[start of Listed records]
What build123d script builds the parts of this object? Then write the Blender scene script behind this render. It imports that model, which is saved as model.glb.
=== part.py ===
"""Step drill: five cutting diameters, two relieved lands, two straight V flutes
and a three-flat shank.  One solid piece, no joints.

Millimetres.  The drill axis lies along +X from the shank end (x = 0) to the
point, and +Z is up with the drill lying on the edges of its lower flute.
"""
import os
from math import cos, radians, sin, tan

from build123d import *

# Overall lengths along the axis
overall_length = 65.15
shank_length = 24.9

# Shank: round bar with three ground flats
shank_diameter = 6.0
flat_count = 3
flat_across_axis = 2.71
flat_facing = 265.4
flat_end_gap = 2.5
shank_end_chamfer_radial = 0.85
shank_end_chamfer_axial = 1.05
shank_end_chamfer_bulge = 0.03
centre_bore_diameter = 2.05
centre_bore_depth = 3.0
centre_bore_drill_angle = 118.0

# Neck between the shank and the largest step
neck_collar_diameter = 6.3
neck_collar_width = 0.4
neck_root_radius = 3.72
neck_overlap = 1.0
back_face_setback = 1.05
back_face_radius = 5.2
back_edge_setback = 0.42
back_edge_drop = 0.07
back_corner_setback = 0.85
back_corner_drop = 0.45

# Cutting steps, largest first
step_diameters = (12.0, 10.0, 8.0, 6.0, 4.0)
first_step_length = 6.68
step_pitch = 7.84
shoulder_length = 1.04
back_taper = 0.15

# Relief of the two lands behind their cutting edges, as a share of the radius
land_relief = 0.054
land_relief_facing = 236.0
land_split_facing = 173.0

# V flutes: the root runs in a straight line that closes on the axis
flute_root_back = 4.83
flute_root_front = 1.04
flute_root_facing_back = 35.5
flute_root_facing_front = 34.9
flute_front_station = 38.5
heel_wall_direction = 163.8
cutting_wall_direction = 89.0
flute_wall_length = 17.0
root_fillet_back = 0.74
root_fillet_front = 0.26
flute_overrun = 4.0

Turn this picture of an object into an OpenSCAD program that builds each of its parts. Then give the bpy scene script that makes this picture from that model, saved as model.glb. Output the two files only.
[end of Listed records]
What the task asks »
Retype the listing above in full, with no alterations.

Task result »
What build123d script builds the parts of this object? Then write the Blender scene script behind this render. It imports that model, which is saved as model.glb.
=== part.py ===
"""Step drill: five cutting diameters, two relieved lands, two straight V flutes
and a three-flat shank.  One solid piece, no joints.

Millimetres.  The drill axis lies along +X from the shank end (x = 0) to the
point, and +Z is up with the drill lying on the edges of its lower flute.
"""
import os
from math import cos, radians, sin, tan

from build123d import *

# Overall lengths along the axis
overall_length = 65.15
shank_length = 24.9

# Shank: round bar with three ground flats
shank_diameter = 6.0
flat_count = 3
flat_across_axis = 2.71
flat_facing = 265.4
flat_end_gap = 2.5
shank_end_chamfer_radial = 0.85
shank_end_chamfer_axial = 1.05
shank_end_chamfer_bulge = 0.03
centre_bore_diameter = 2.05
centre_bore_depth = 3.0
centre_bore_drill_angle = 118.0

# Neck between the shank and the largest step
neck_collar_diameter = 6.3
neck_collar_width = 0.4
neck_root_radius = 3.72
neck_overlap = 1.0
back_face_setback = 1.05
back_face_radius = 5.2
back_edge_setback = 0.42
back_edge_drop = 0.07
back_corner_setback = 0.85
back_corner_drop = 0.45

# Cutting steps, largest first
step_diameters = (12.0, 10.0, 8.0, 6.0, 4.0)
first_step_length = 6.68
step_pitch = 7.84
shoulder_length = 1.04
back_taper = 0.15

# Relief of the two lands behind their cutting edges, as a share of the radius
land_relief = 0.054
land_relief_facing = 236.0
land_split_facing = 173.0

# V flutes: the root runs in a straight line that closes on the axis
flute_root_back = 4.83
flute_root_front = 1.04
flute_root_facing_back = 35.5
flute_root_facing_front = 34.9
flute_front_station = 38.5
heel_wall_direction = 163.8
cutting_wall_direction = 89.0
flute_wall_length = 17.0
root_fillet_back = 0.74
root_fillet_front = 0.26
flute_overrun = 4.0

Turn this picture of an object into an OpenSCAD program that builds each of its parts. Then give the bpy scene script that makes this picture from that model, saved as model.glb. Output the two files only.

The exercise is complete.